Community and business come together to call for tax reform

1 December 2014

Representatives from business and community sectors have begun a dialogue about tax reform to explore areas of agreement and disagreement ahead of the Government’s tax review next year.

“If we are to effect meaningful tax reform in Australia and encourage inclusive growth that benefits both business and the community, we need to present a case for change,” said Tom Pockett, Chairman of the Business Coalition for Tax Reform (BCTR).

Members of the BCTR, which brings together a range of business groups covering the broad spectrum of the Australian business community, are meeting with members of the Australian Council of Social Service (ACOSS), representing community organisations and people on low incomes, in Sydney on Monday 15 December.

“The current tax system is not delivering the revenue we need to provide the services and supports we will all need into the future. Reform is necessary to ensure access to ensure equitable access to housing, education, secure jobs and income support,” said Dr Cassandra Goldie, CEO of ACOSS.

“In order to address these issues adequately, the Government needs to ensure that the community, particularly those who are disadvantaged, are engaged in the tax reform process.”

“We are standing up for changes to Australia’s tax system that will promote fair, equitable and sustainable growth, for the benefit of all.”

Mr Pockett said: “Change will only be achieved when we have open dialogue between all the stakeholders about what this reform should look like and what its impacts may be.”

“While we may not be able to agree on all elements of reform, it is clear that tax reform is needed to address the key challenges facing Australia’s competitiveness, barriers to participation, employment creation and investment; complexity and reliance on inefficient taxes.”

“A more efficient tax system that supports economic growth, employment creation, investment and productivity will help strengthen the tax base for the future.”

“To ensure we get a wide range of views on this key issue, the forum will include representatives from key business and industry bodies, a range of civil society and community organisations, and independent academic and policy experts.

“Successful tax reform requires partnership between governments, community and business. We see BCTR and ACOSS working together as a critical step towards future reform.”

The forum is an opportunity for a range of stakeholders to address critical issues in our tax system, such as Australia’s budget challenge, sustainable growth, affordable housing, fairness, equity and simplicity.

STATEMENT OF INTENT: Tax reform for the common good

Media Contacts:
Fernando de Freitas (ACOSS) – 0419 626 155
Caryn Kakas (BCTR) – 0404257540

ACOSS is the national peak body for the community sector and advocates for people affected by poverty and inequality.
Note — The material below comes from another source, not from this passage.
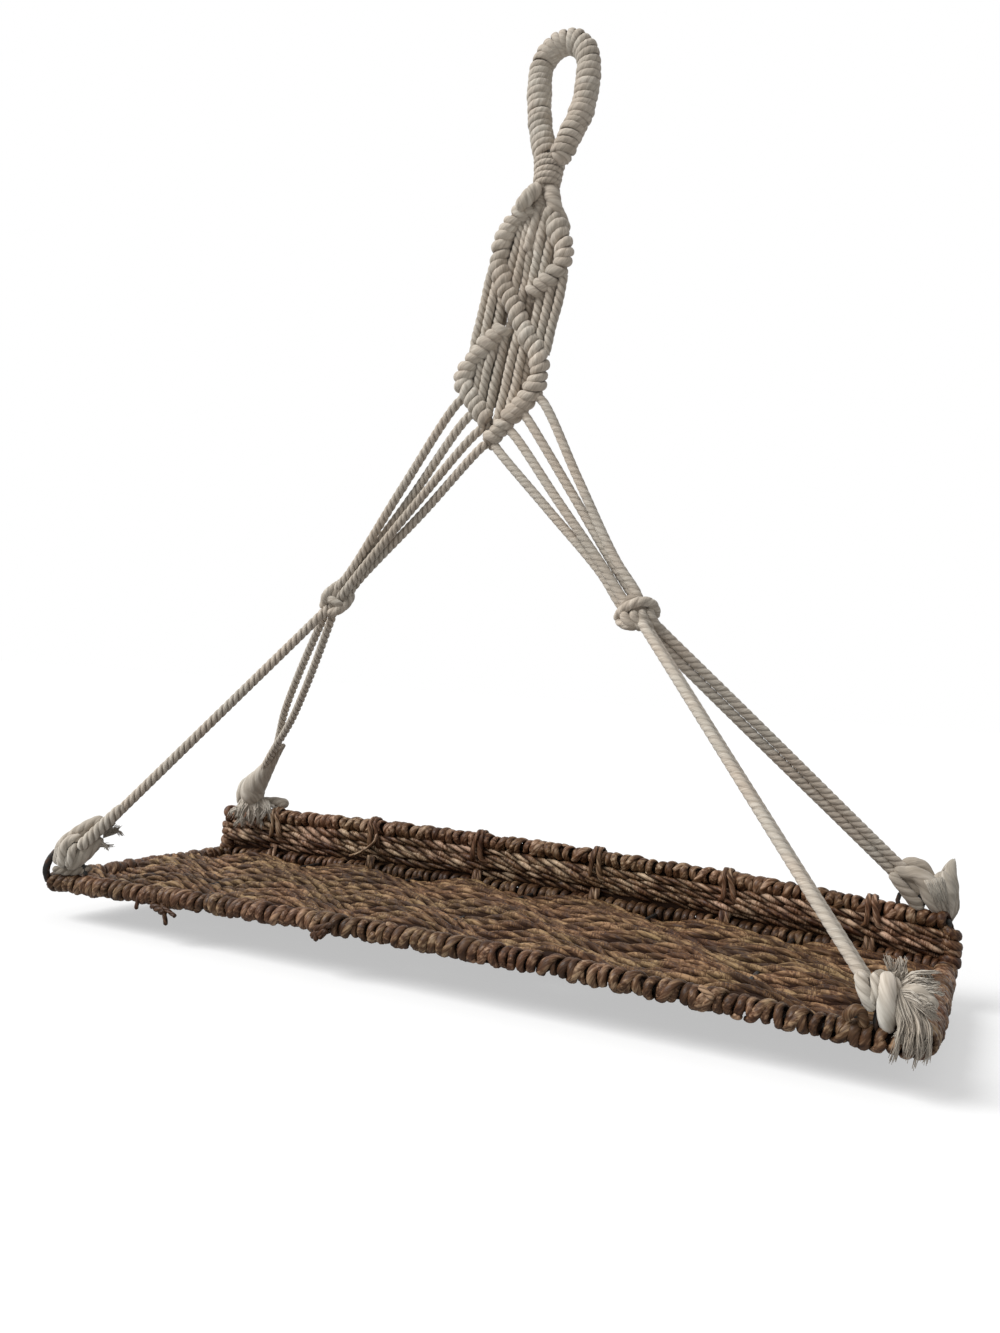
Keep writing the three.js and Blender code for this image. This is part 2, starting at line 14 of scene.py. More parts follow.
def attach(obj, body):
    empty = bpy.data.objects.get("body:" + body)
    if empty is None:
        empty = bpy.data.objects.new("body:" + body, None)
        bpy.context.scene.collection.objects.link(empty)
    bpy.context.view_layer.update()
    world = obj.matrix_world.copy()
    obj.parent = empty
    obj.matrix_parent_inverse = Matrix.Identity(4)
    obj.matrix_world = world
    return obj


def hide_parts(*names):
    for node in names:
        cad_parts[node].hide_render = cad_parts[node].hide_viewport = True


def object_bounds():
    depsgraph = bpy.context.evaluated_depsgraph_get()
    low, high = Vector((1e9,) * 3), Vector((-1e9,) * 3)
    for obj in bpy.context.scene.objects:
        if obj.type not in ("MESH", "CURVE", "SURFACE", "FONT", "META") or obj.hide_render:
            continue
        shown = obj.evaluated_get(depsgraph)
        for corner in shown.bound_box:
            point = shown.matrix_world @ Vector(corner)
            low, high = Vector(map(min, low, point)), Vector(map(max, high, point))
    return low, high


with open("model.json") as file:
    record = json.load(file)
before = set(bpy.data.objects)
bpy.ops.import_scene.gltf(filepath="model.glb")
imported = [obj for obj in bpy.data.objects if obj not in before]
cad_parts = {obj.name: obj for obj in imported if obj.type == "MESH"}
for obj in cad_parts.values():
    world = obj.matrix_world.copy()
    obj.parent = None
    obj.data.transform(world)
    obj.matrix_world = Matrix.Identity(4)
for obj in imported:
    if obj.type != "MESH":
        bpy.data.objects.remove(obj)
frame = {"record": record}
solid_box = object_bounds()
body_of = {node: body for body, nodes in frame["record"]["behaviour"]["bodies"].items() for node in nodes}

# %% [markdown]
# Lengths below are millimetres counted from the tray's middle, as a maker would measure them:
# x along the tray, y from the front rim to the back, z up from the front rim. The frame counts
# from the inside top of the loop, so one helper turns the first into the second.

# %% Measure from the tray
TRAY_IN_FRAME = np.array([14.99, 108.0, 602.0])
MM = 0.001


def in_frame(points):
    return (np.asarray(points, dtype=float) - TRAY_IN_FRAME) * MM


print("tray middle in the frame", in_frame([0, 0, 0]))

# %% [markdown]
# The camera stands where the photograph's stood: low, to the right of the tray and looking a
# little to the left. It was found by fitting the tray's corners and the ends of the cords. It is
# made first, because everything after it is judged through it.

# %% Stand the camera
LENS_PIXELS = 1095.9
FRAME_HEIGHT = 1333
SENSOR = 36.0
NEAREST_SEEN = 0.01
CAMERA_PLACE = np.array([322.726, -581.233, 154.279])
camera_yaw, camera_pitch, camera_roll = np.radians([-25.21, 1.38, 4.22])

ahead = np.array([
    np.sin(camera_yaw) * np.cos(camera_pitch),
    np.cos(camera_yaw) * np.cos(camera_pitch),
    np.sin(camera_pitch),
])
level = np.array([np.cos(camera_yaw), -np.sin(camera_yaw), 0.0])
upward = np.cross(level, ahead)
camera_right = level * np.cos(camera_roll) + upward * np.sin(camera_roll)
camera_up = upward * np.cos(camera_roll) - level * np.sin(camera_roll)

bpy.ops.object.select_all(action="DESELECT")
bpy.ops.object.camera_add()
camera = bpy.context.object
camera.name = "camera"
camera.data.sensor_width = SENSOR
camera.data.lens = LENS_PIXELS * SENSOR / FRAME_HEIGHT
camera.data.clip_start = NEAREST_SEEN
turn = Matrix([list(row) for row in np.array([camera_right, camera_up, -ahead]).T]).to_4x4()
camera.matrix_world = Matrix.Translation(in_frame(CAMERA_PLACE)) @ turn
bpy.context.scene.camera = camera
print("lens", round(camera.data.lens, 2), "mm")

# %% [markdown]
# The materials, the light and the world are all built from nodes. Each node is added with its
# settings, and each of its sockets gets a plain value or the output that feeds it. A few small
# helpers do that for every node in this lesson.

# %% Add and feed nodes
WHITE = (1.0, 1.0, 1.0, 1.0)


def feed(tree, socket, value):
    if isinstance(value, bpy.types.NodeSocket):
        tree.links.new(value, socket)
    else:
        socket.default_value = value


def fill(tree, node, inputs):
    for name, value in inputs.items():
        feed(tree, node.inputs[name], value)
    return node


def add_node(tree, kind, inputs=(), **settings):
    node = tree.nodes.new("ShaderNode" + kind)
    for name, value in settings.items():
        setattr(node, name, value)
    return fill(tree, node, dict(inputs))


def math_node(tree, operation, first, second):
    return add_node(tree, "Math", {0: first, 1: second}, operation=operation).outputs[0]


def mix_colors(tree, share, first, second, blend="MIX"):
    node = add_node(tree, "Mix", {"Factor": share}, data_type="RGBA", blend_type=blend)
    color_sockets = [socket for socket in node.inputs if socket.type == "RGBA"]
    for socket, value in zip(color_sockets, (first, second)):
        feed(tree, socket, value)
    return [socket for socket in node.outputs if socket.type == "RGBA"][0]


def new_material(name):
    material = bpy.data.materials.new(name)
    material.use_nodes = True
    return material, material.node_tree, material.node_tree.nodes["Principled BSDF"]


print("node helpers ready")

# %% [markdown]
# A pale floor lies a little below the tray and catches its soft shadow. To the camera alone it
# glows a little, so that it reads white while the shadow stays. The world is white to the camera
# and to reflections, and gives a softer even light to everything else. One broad lamp stands high
# on the left, as the bright left sides of the cords show.

# %% Set the stage and the light
FLOOR_DROP = 0.016
FLOOR_SIZE = 60
FLOOR_TOWARD_BACK = 20
FLOOR_GREY = (0.5, 0.5, 0.5, 1)
FLOOR_LIFT = 0.5
AMBIENT = 0.4
LAMP_FROM = (-0.8, -0.72, 1.0)
LAMP_STRENGTH = 3.3
LAMP_SOFTNESS_DEGREES = 38

floor_height = float(solid_box[0][2]) - FLOOR_DROP
bpy.ops.mesh.primitive_plane_add(size=FLOOR_SIZE, location=(0, FLOOR_TOWARD_BACK, floor_height))
studio_floor = bpy.context.object
studio_floor.name = "studio_floor"
floor_paint, paint_tree, paint = new_material("floor_white")
seen = add_node(paint_tree, "LightPath").outputs["Is Camera Ray"]
fill(paint_tree, paint, {
    "Base Color": FLOOR_GREY, "Roughness": 1, "Specular IOR Level": 0, "Emission Color": WHITE,
    "Emission Strength": math_node(paint_tree, "MULTIPLY", seen, FLOOR_LIFT),
})
studio_floor.data.materials.append(floor_paint)

world = bpy.data.worlds.new("studio")
bpy.context.scene.world = world
world.use_nodes = True
sky_tree = world.node_tree
ray = add_node(sky_tree, "LightPath").outputs
seen_or_glossy = math_node(sky_tree, "MAXIMUM", ray["Is Camera Ray"], ray["Is Glossy Ray"])
seen_at_all = math_node(sky_tree, "MAXIMUM", seen_or_glossy, ray["Is Transmission Ray"])
brightness = add_node(sky_tree, "MapRange", {"Value": seen_at_all, "To Min": AMBIENT, "To Max": 1.0})
fill(sky_tree, sky_tree.nodes["Background"], {"Color": WHITE, "Strength": brightness.outputs["Result"]})

bpy.ops.object.light_add(type="SUN", location=LAMP_FROM)
lamp = bpy.context.object
lamp.name = "lamp_high_left"
lamp.data.energy = LAMP_STRENGTH
lamp.data.angle = float(np.radians(LAMP_SOFTNESS_DEGREES))
lamp.rotation_euler = (-Vector(LAMP_FROM)).to_track_quat("-Z", "Y").to_euler()

bpy.context.scene.view_settings.view_transform = "Standard"
print("floor at", round(floor_height, 4), "m")

# %% [markdown]
# Every surface here is fibre, and fibre shows as fine streaks that run along the strand. One
# shader group makes the streaks for all materials, from the UV map that each strand carries: U
# counts the plies round the strand and V its length in centimetres. A second group mixes three
# tones of one fibre, and paints shade into the creases between strands, mixing in a dark crease
# colour by the mesh's own crease value. A third tints broad patches, because one bale of fibre
# is never all one colour.

# %% Build the fibre groups
NUMBER, COLOR, VECTOR = "NodeSocketFloat", "NodeSocketColor", "NodeSocketVector"
STRANDS_APART = 37.0
PATCH_SCALE = 28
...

Our members include organisations that represent people affected by poverty such as sole parents, older people, and people with disabilities; as well as major national charities, and peak bodies representing community services such as housing, employment and family services.

ACOSS has played a prominent role in tax reform for three decades. Our aims include: to ensure that National and State and Territory Governments have the revenue they need to provide essential benefit and services to the community and that this is done as fairly and efficiently as possible.
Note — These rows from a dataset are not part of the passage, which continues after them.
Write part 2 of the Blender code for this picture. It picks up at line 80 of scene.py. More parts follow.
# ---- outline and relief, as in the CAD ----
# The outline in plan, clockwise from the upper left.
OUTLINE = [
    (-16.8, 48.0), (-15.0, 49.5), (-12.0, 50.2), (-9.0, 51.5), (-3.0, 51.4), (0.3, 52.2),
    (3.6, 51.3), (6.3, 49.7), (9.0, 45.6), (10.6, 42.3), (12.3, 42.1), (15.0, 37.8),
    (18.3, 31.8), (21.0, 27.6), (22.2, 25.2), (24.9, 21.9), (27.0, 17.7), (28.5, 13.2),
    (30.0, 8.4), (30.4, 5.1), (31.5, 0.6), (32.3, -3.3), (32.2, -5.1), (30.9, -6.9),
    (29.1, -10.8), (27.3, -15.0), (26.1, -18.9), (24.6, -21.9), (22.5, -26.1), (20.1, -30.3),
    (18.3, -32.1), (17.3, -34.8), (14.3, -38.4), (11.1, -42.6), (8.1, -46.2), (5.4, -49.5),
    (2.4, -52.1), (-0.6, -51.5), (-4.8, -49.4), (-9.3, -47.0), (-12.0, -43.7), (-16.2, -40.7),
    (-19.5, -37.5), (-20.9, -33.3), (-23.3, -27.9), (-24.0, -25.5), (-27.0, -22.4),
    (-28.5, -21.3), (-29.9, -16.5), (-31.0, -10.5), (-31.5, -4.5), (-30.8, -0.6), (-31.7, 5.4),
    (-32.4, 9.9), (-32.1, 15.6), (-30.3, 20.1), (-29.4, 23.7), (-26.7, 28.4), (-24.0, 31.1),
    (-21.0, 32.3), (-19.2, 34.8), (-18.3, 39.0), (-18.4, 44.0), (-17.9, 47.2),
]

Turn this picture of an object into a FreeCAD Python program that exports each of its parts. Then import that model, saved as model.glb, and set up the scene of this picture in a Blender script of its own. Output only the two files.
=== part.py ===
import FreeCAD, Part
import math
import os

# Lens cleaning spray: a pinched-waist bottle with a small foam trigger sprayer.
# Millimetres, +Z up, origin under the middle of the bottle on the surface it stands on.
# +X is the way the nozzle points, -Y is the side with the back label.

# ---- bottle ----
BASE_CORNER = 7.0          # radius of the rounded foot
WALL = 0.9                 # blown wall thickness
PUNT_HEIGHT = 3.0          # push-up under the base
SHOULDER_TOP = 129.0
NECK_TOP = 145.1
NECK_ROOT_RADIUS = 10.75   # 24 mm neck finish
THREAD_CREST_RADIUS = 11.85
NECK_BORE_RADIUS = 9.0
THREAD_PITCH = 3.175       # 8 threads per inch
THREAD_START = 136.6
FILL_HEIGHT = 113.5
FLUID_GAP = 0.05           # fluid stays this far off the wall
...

The BCTR acts as an umbrella group to bring together views of a range of Australia’s most important and influential business groups. Its members represent both large and small enterprises on tax reform issues.
The BCTR has been a major influence in the key tax reforms of the past two decades.

The principles underlying the BCTR’s vision for tax reform in Australia are simplicity, transparency and certainty, all of which underpin competitiveness. A successful tax system should also drive productivity, workforce participation, and balance economic efficiency with fairness and equity.